3. Check in with yourself. Checking in with yourself is just as important as checking in with your network. Think back to the last evaluation you had at your internship. What constructive feedback or advice did you receive from your supervisor? How have you made an effort to better your skills or qualities based on that feedback? What challenges are you facing in trying to do so? What goals —  professionally and personally —  have you set for yourself? Where are you in terms of reaching those goals? These questions and others will help you stay on track and stay focused on what your short-term and long-term professional goals are. This isn’t a time to be self-critical or self-deprecating. Rather, it’s an opportunity to reflect on what’s important to you and what steps you’re taking or should be taking to get to where you want to be.

4. Keep growing your network. Have you been attending networking events when possible? When you attend professional functions or events, do you try to make a real, genuine connection with at least one person you meet? Have you been leveraging social media, particularly LinkedIn, to reach out to professionals in your industry for advice and insight into their careers?

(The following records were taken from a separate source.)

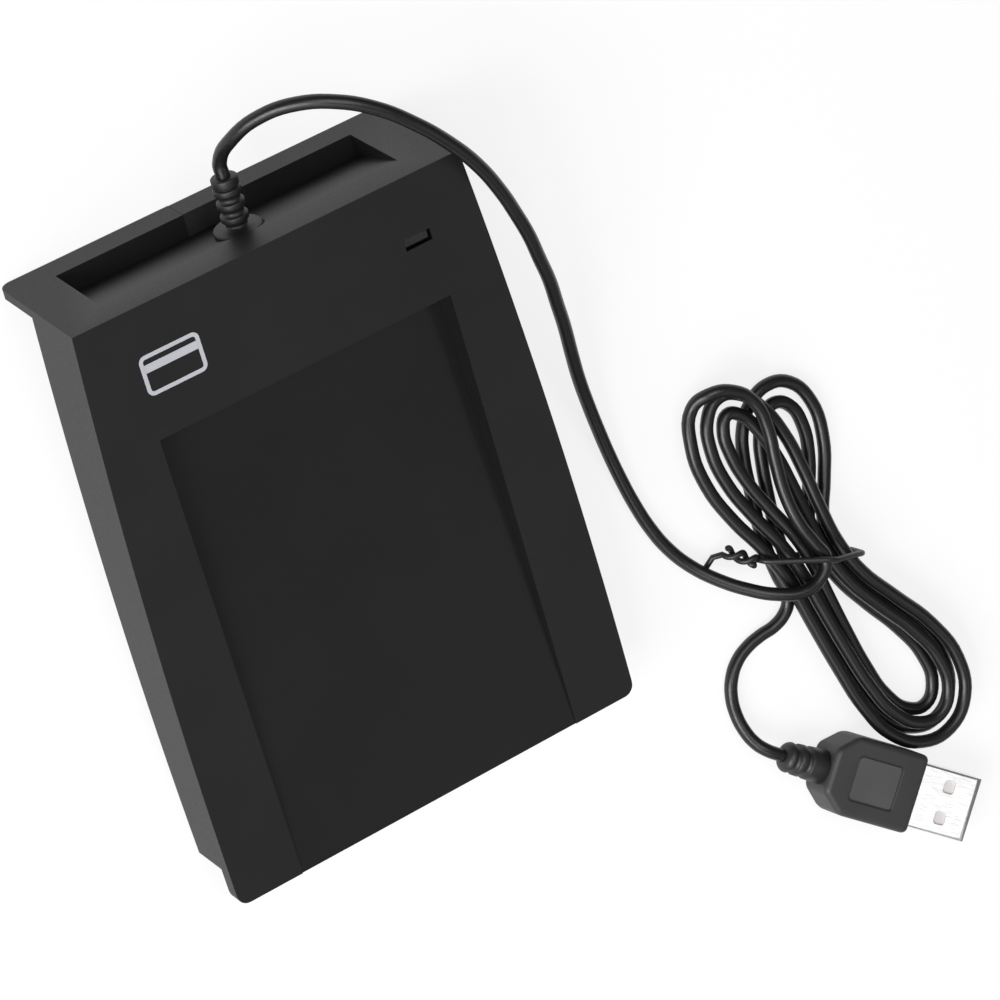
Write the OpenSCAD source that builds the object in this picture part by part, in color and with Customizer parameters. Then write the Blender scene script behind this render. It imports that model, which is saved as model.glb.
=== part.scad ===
// Desktop card reader: a sloped two-part plastic housing with a card tray in its top face,
// a circuit board with a wound coil inside, and a tied-up cord that ends in a flat plug.
// Millimetres, +Z up. X is the width, +Y points to the rear, where the cord leaves.
// The origin lies on the desk under the middle of the housing.

/* [Housing] */
// Width of the top face at its widest
front_width = 79.8; // [74:0.2:100]
// Width of the top face at the rear ridge
rear_width = 72.2; // [70:0.2:79]
// Length of the top face from the front edge to the rear ridge
top_length = 105.6; // [104:0.2:130]
// Distance of the widest place from the front edge
widest_v = 12; // [4:1:30]
// Angle of the top face above the desk
top_tilt = 8.5; // [7.5:0.1:11]
// Height of the front edge above the desk
lip_height = 10.6; // [10.2:0.1:14]
// Angle by which the rear face leans back from upright
rear_lean = 12.1; // [8:0.1:16]
// Angle of the underside above the desk
base_tilt = 6.3; // [5.6:0.1:7]
// Height of the underside's front edge above the desk
base_clearance = 0.5; // [0.4:0.1:1]
// Thickness of the side, front and rear walls
wall = 2; // [1.6:0.1:2.4]
// Thickness of the top plate
top_plate = 2; // [1.6:0.1:2.4]
// Thickness of the overhanging front lip
lip_thick = 3; // [2.6:0.1:3.6]
// Distance by which the lip stands ahead of the front wall
lip_overhang = 6.4; // [4:0.1:8]
// Thickness of the rear face where it runs down as a foot
foot_thick = 1.5; // [1.2:0.1:1.9]
// Corner radius of the lip and of the foot
corner_radius = 2; // [1:0.1:3]

/* [Card tray] */
// Width of the tray, for a 54 mm wide card
tray_width = 55.3; // [54.6:0.1:57]
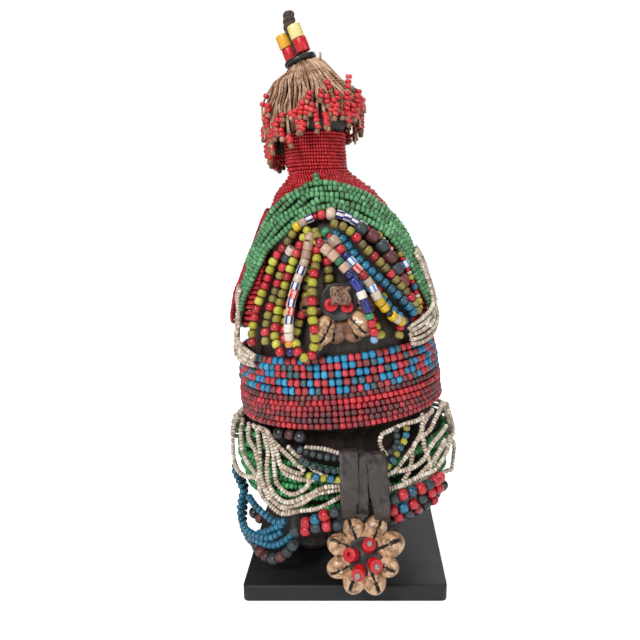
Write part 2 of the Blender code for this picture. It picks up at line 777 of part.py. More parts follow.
def build():
    clear_scene()
    finish = make_finishes()
    make_base(finish["black"])
    make_figure(finish["wood"])
    make_wig(finish["string"])
    make_ring(finish["ring"])
    make_tube_beads(finish)
    make_top_cord(finish["cord"])

    first = GAP * 2
    second = first + RED_BEAD + EASE
    wrap("neck_wrap", NECK_TOP, NECK_ROWS, RED_BEAD, RED_BEAD, first, finish["red"])
    rib = ROWS_PER_RIB * RED_BEAD
    ribs = SHOULDER_ROWS // ROWS_PER_RIB
    shoulder_top = below(NECK_TOP, RED_BEAD, NECK_ROWS)
    wrap("shoulder_wrap", shoulder_top, ribs, rib, RED_BEAD, first, finish["red"])
    mantle_top = below(shoulder_top, rib, ribs)
    wrap(
        "back_mantle", mantle_top, MANTLE_ROWS // ROWS_PER_RIB, rib, RED_BEAD, first, finish["red"],
        sides=14, start=54.0, sweep=252.0,
    )
    band("green_mantle", GREEN_ROUTE, GREEN_ROWS, GREEN_BEAD, second, finish["green"], steps=1)
    for name, colour, route in NECKLACES:
        strand(name, route, NECKLACE_BEAD, finish[colour])
    strand("slate_chest_strand", SLATE_CHEST, SLATE_BEAD, finish["slate"])
    strand("large_shoulder_strand", LARGE_STRAND, LARGE_BEAD, finish["slate"])

    wrap("belt_blue_red", BELT_TOP, BELT_ROWS, BELT_BEAD, BELT_BEAD, first, finish["blue"])
    lower_top = below(BELT_TOP, BELT_BEAD, BELT_ROWS)
    wrap(
        "belt_dark_red", lower_top, LOWER_BELT_ROWS, LOWER_BELT_BEAD, LOWER_BELT_BEAD, first,
        finish["dark_red"],
    )

    third = second + GREEN_BEAD + GAP
    band("red_side_loop", RED_LOOP, 2, RED_BEAD, first + RED_BEAD + GAP, finish["red"], steps=1, closed=False)
    band("cream_side_left", CREAM_LEFT, 2, CREAM_BEAD, third, finish["cream"], steps=1, closed=False)
    band("cream_side_right", CREAM_RIGHT, 3, CREAM_BEAD, third, finish["cream"], steps=1, closed=False)

    make_hank(finish["green"])
    band(
        "cream_waist_strands", CREAM_ROUTE, CREAM_ROWS, CREAM_BEAD, EASE, finish["cream"],
        form=WAIST, steps=2, spread=cream_spread,
    )
    for name, colour, bead, route in WAIST_LOOPS:
        strand(name, route, bead, finish[colour], form=WAIST)
    make_clasp(finish["leather"])

    chest = frame_at(lifted(CHEST_PLACE[0], CHEST_PLACE[1], EASE), outward(*CHEST_PLACE))
    cowrie_fan("chest_cowries", chest, 5, 67.5, 225.0, finish["cowrie"])
    hip = frame_at(Vector((HIP_X * UNIT, -HIP_BACK, HIP_Z)), Vector((0, -1, HIP_TILT)))
    cowrie_fan("hip_cowries", hip, 8, 0.0, 360.0, finish["cowrie"])
    middle = COWRIE_HEIGHT * COWRIE_RAYS[0][1] + GAP
    for name, frame in (("chest_disc", chest), ("hip_disc", hip)):
        above = frame @ Matrix.Translation((0, 0, middle))
        add_mesh(name, place(pebble(DISC_RADIUS, DISC_HEIGHT, 12), above), finish["slate"])
        over = above @ Matrix.Translation((0, 0, DISC_HEIGHT + GAP))
        for kind, colour, x, y, radius, height in PENDANT_TRIM[name]:
            spot = over @ Matrix.Translation((x, y, 0))
            add_mesh(kind, place(pebble(radius, height, 8), spot), finish[colour])


build()
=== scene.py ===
import math
import random

import bpy
import numpy as np
from mathutils import Matrix, Vector


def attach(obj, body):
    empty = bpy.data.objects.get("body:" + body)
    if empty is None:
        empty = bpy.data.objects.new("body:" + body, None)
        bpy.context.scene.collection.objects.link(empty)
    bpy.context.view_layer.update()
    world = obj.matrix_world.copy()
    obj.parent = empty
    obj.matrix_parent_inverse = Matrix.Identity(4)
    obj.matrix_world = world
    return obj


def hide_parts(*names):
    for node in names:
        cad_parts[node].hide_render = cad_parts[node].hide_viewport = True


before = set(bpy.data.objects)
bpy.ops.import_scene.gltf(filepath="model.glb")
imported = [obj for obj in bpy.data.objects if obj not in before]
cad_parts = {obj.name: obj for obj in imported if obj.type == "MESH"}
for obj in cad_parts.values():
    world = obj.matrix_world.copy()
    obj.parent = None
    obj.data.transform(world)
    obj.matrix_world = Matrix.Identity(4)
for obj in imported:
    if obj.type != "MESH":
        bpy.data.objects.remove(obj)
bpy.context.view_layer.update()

# Camera, floor and light
# A plain white table, and a soft studio light from the upper front.
scene = bpy.context.scene
scene.view_settings.view_transform = "Standard"

camera_data = bpy.data.cameras.new("camera")
camera_data.sensor_width = 36.0
camera_data.lens = 36.0
camera_data.shift_x = -0.0656
camera_data.clip_start = 0.02
camera = bpy.data.objects.new("camera", camera_data)
camera.location = (0.0099, -0.3955, 0.2367)
camera.rotation_euler = (math.radians(90 - 11.48), 0.0, 0.0)
scene.collection.objects.link(camera)
scene.camera = camera


def only(thing=None):
    """Leaves nothing selected but this object."""
    if bpy.context.mode != "OBJECT":
        bpy.ops.object.mode_set(mode="OBJECT")
    bpy.ops.object.select_all(action="DESELECT")
    if thing:
        thing.select_set(True)
        bpy.context.view_layer.objects.active = thing


def nodes_of(tree):
    """Short ways to add a node and to link two sockets in a node tree."""
    def add(kind, **settings):
        made = tree.nodes.new(kind)
        for key, value in settings.items():
            if key.startswith("in_"):
                made.inputs[int(key[3:])].default_value = value
            else:
                setattr(made, key, value)
        return made
    return add, tree.links.new


world = bpy.data.worlds.new("studio")
world.use_nodes = True
scene.world = world
add, link = nodes_of(world.node_tree)
world.node_tree.nodes.clear()
to_camera = add("ShaderNodeLightPath")
seen = add("ShaderNodeBackground", in_0=(1.0, 1.0, 1.0, 1.0), in_1=1.0)
lit = add("ShaderNodeBackground", in_0=(0.93, 0.96, 1.0, 1.0), in_1=0.16)
both = add("ShaderNodeMixShader")
link(to_camera.outputs["Is Camera Ray"], both.inputs[0])
link(lit.outputs[0], both.inputs[1])
link(seen.outputs[0], both.inputs[2])
link(both.outputs[0], add("ShaderNodeOutputWorld").inputs[0])

for name, place, size, power in (
    ("key_light", (-0.42, -0.75, 0.78), 0.34, 8.6),
    ("fill_light", (0.60, -0.62, 0.42), 0.50, 2.2),
    ("top_light", (0.0, 0.15, 0.95), 0.40, 2.4),
    ("back_light", (0.35, 0.70, 0.55), 0.50, 2.6),
):
    lamp_data = bpy.data.lights.new(name, "AREA")
    lamp_data.size = size
    lamp_data.energy = power
    lamp = bpy.data.objects.new(name, lamp_data)
    lamp.location = place
    lamp.rotation_euler = (Vector((0, 0, 0.16)) - Vector(place)).to_track_quat("-Z", "Y").to_euler()
    scene.collection.objects.link(lamp)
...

If you already have a robust professional network, that’s great! But, there is always an opportunity to know more people and to learn from them. Don’t get complacent —  now is a great time to put yourself out there. And, no one said you have to do this strictly by attending networking events. Consider volunteering for a local organization that relates to your industry, attend a speaker series at a local incubator or accelerator, or attend a webinar that interests you and connect with people online. Keep putting yourself out there to meet more contacts —  taking the time to do so is certainly worth the benefit it can provide you in the long run.

5. Start thinking of your next steps. This isn’t a quick process, nor is it an easy one. If you’re still a student, start thinking about your next internship opportunity. Do some research to find out what types of opportunities you may be interested in, what types of opportunities are out there for someone with your academic experience, and what companies are out there that could be a wise next-step for you.

If you’re a recent graduate, think about what’s coming next. Where do you see yourself in a few years? How can you make that happen? What can you do now to set yourself up for success?

You don’t have to have all of the answers now about what you want to do in the future. Just remember to take the time to start the process now and be aware of the opportunities that are out there. If you do, you’ll be equipped to make an informed, thorough decision about the next step in your professional journey, whatever it may be.

Now that you have these tips to guide you, it’s time to get back out there and make the most of your time and resources post-internship! Good luck!